Task details
Give back the full material, exactly as it reads.

Raw data

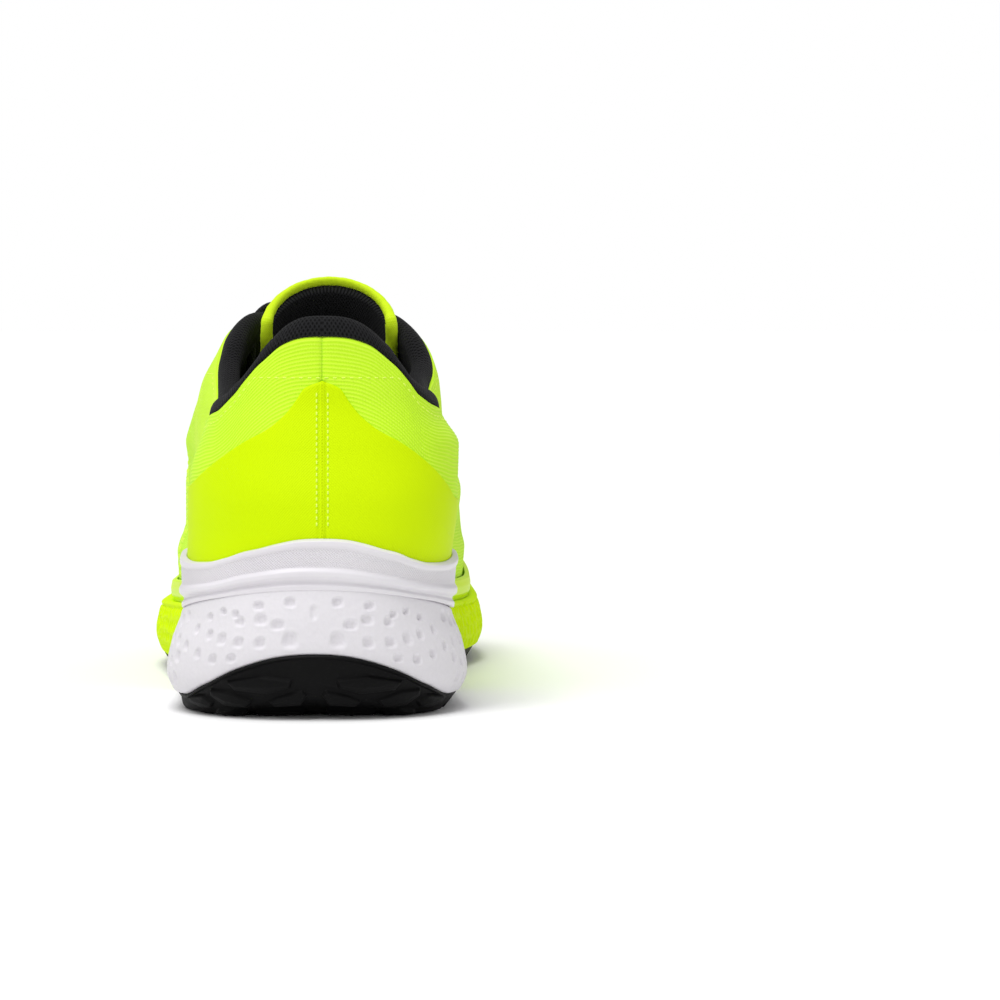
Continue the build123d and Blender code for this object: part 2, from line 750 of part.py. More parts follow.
def make_lacing():
    halves = {}
    for start in SIDES:
        points, side = lace_half(start)
        halves[start] = points + tucked_end(side)
    bar = (throat_centre(EYELET_FIRST), world_y(EYELET_FIRST), crown(EYELET_FIRST) + LACE_DIAMETER / 2 + 0.8)
    way = halves["lateral"][::-1] + [bar] + halves["medial"]
    with BuildPart() as lace:
        with BuildLine():
            path = FilletPolyline(*way, radius=LACE_BEND)
        with BuildSketch(Plane(origin=way[0], z_dir=(0, 0, 1))):
            Circle(LACE_DIAMETER / 2)
        sweep(path=path)
    finished(lace.part, "lace")
    for points in halves.values():
        tip = points[-1]
        side = "lateral" if tip[0] < throat_centre(EYELET_LAST) else "medial"
        with BuildPart() as aglet:
            with BuildSketch(Plane.XY.offset(tip[2] - 0.3)):
                with Locations((tip[0], tip[1])):
                    Circle(LACE_DIAMETER / 2 + AGLET_WALL)
                    Circle(LACE_DIAMETER / 2 + BOND_GAP, mode=Mode.SUBTRACT)
            extrude(amount=AGLET_LENGTH)
        finished(aglet.part, f"aglet_{side}")


def main():
    os.makedirs("parts", exist_ok=True)
    make_midsole()
    make_outsole()
    make_rails()
    make_footbed()
    make_shell()
    make_stiffeners()
    make_linings()
    make_collar()
    make_overlays()
    make_eyestays()
    make_tongue()
    make_lacing()


if __name__ == "__main__":
    main()
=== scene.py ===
import math

import bmesh
import bpy
import numpy as np
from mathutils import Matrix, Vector


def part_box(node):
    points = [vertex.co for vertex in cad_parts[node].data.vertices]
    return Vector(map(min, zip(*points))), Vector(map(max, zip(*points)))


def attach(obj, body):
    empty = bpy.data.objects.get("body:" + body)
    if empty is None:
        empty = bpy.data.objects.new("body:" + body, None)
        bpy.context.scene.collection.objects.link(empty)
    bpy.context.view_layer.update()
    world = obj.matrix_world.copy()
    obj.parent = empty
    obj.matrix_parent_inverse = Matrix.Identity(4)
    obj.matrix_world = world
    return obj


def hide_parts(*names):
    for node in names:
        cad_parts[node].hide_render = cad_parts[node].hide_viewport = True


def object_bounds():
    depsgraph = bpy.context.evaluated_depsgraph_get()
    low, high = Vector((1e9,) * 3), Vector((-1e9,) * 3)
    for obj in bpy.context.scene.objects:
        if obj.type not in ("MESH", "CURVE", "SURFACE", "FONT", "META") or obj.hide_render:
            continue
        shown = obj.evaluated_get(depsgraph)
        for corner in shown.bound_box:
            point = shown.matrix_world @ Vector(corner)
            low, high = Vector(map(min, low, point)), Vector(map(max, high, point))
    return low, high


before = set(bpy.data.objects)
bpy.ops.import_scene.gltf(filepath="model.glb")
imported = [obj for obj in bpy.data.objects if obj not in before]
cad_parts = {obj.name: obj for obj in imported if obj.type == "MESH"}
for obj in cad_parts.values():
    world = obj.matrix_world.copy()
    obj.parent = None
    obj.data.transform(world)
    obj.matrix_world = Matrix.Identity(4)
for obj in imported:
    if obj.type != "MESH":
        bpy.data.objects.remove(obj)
CAD_LOW, CAD_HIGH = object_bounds()
MM = 1000.0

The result
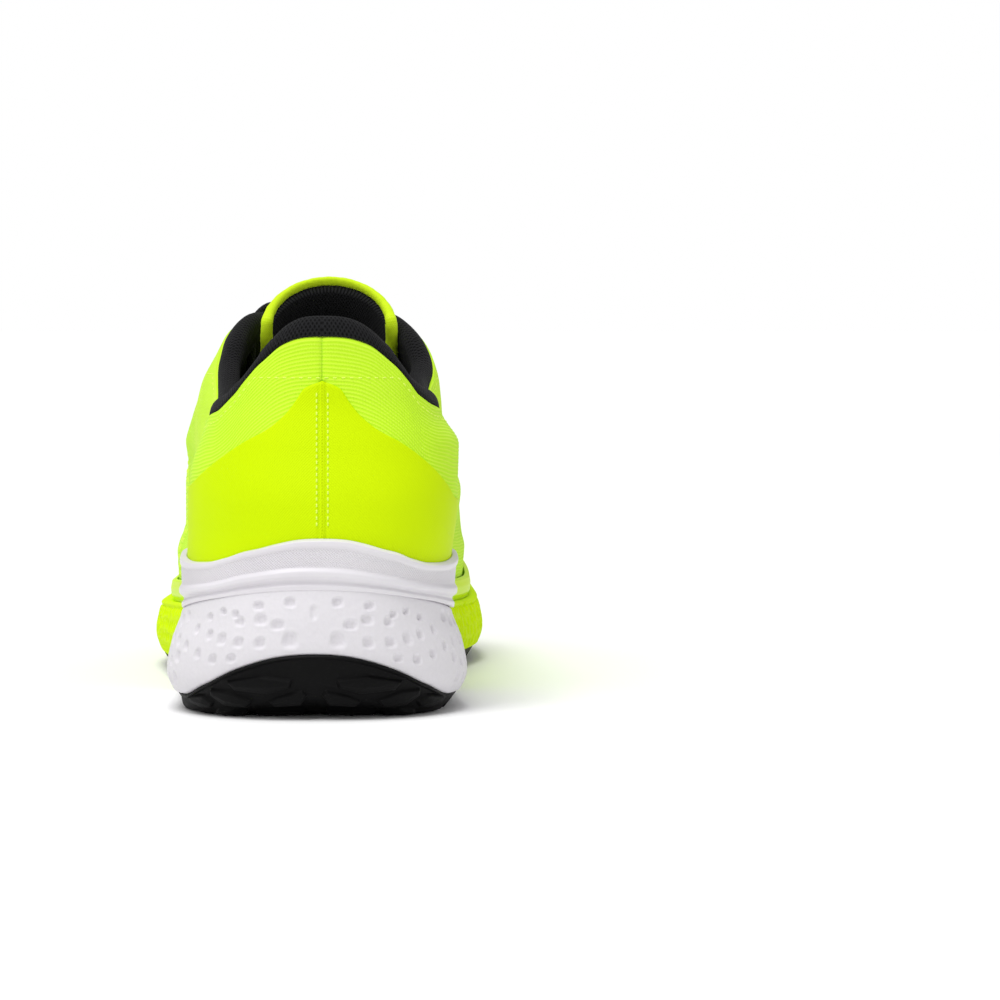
Continue the build123d and Blender code for this object: part 2, from line 750 of part.py. More parts follow.
def make_lacing():
    halves = {}
    for start in SIDES:
        points, side = lace_half(start)
        halves[start] = points + tucked_end(side)
    bar = (throat_centre(EYELET_FIRST), world_y(EYELET_FIRST), crown(EYELET_FIRST) + LACE_DIAMETER / 2 + 0.8)
    way = halves["lateral"][::-1] + [bar] + halves["medial"]
    with BuildPart() as lace:
        with BuildLine():
            path = FilletPolyline(*way, radius=LACE_BEND)
        with BuildSketch(Plane(origin=way[0], z_dir=(0, 0, 1))):
            Circle(LACE_DIAMETER / 2)
        sweep(path=path)
    finished(lace.part, "lace")
    for points in halves.values():
        tip = points[-1]
        side = "lateral" if tip[0] < throat_centre(EYELET_LAST) else "medial"
        with BuildPart() as aglet:
            with BuildSketch(Plane.XY.offset(tip[2] - 0.3)):
                with Locations((tip[0], tip[1])):
                    Circle(LACE_DIAMETER / 2 + AGLET_WALL)
                    Circle(LACE_DIAMETER / 2 + BOND_GAP, mode=Mode.SUBTRACT)
            extrude(amount=AGLET_LENGTH)
        finished(aglet.part, f"aglet_{side}")


def main():
    os.makedirs("parts", exist_ok=True)
    make_midsole()
    make_outsole()
    make_rails()
    make_footbed()
    make_shell()
    make_stiffeners()
    make_linings()
    make_collar()
    make_overlays()
    make_eyestays()
    make_tongue()
    make_lacing()


if __name__ == "__main__":
    main()
=== scene.py ===
import math

import bmesh
import bpy
import numpy as np
from mathutils import Matrix, Vector


def part_box(node):
    points = [vertex.co for vertex in cad_parts[node].data.vertices]
    return Vector(map(min, zip(*points))), Vector(map(max, zip(*points)))


def attach(obj, body):
    empty = bpy.data.objects.get("body:" + body)
    if empty is None:
        empty = bpy.data.objects.new("body:" + body, None)
        bpy.context.scene.collection.objects.link(empty)
    bpy.context.view_layer.update()
    world = obj.matrix_world.copy()
    obj.parent = empty
    obj.matrix_parent_inverse = Matrix.Identity(4)
    obj.matrix_world = world
    return obj


def hide_parts(*names):
    for node in names:
        cad_parts[node].hide_render = cad_parts[node].hide_viewport = True


def object_bounds():
    depsgraph = bpy.context.evaluated_depsgraph_get()
    low, high = Vector((1e9,) * 3), Vector((-1e9,) * 3)
    for obj in bpy.context.scene.objects:
        if obj.type not in ("MESH", "CURVE", "SURFACE", "FONT", "META") or obj.hide_render:
            continue
        shown = obj.evaluated_get(depsgraph)
        for corner in shown.bound_box:
            point = shown.matrix_world @ Vector(corner)
            low, high = Vector(map(min, low, point)), Vector(map(max, high, point))
    return low, high


before = set(bpy.data.objects)
bpy.ops.import_scene.gltf(filepath="model.glb")
imported = [obj for obj in bpy.data.objects if obj not in before]
cad_parts = {obj.name: obj for obj in imported if obj.type == "MESH"}
for obj in cad_parts.values():
    world = obj.matrix_world.copy()
    obj.parent = None
    obj.data.transform(world)
    obj.matrix_world = Matrix.Identity(4)
for obj in imported:
    if obj.type != "MESH":
        bpy.data.objects.remove(obj)
CAD_LOW, CAD_HIGH = object_bounds()
MM = 1000.0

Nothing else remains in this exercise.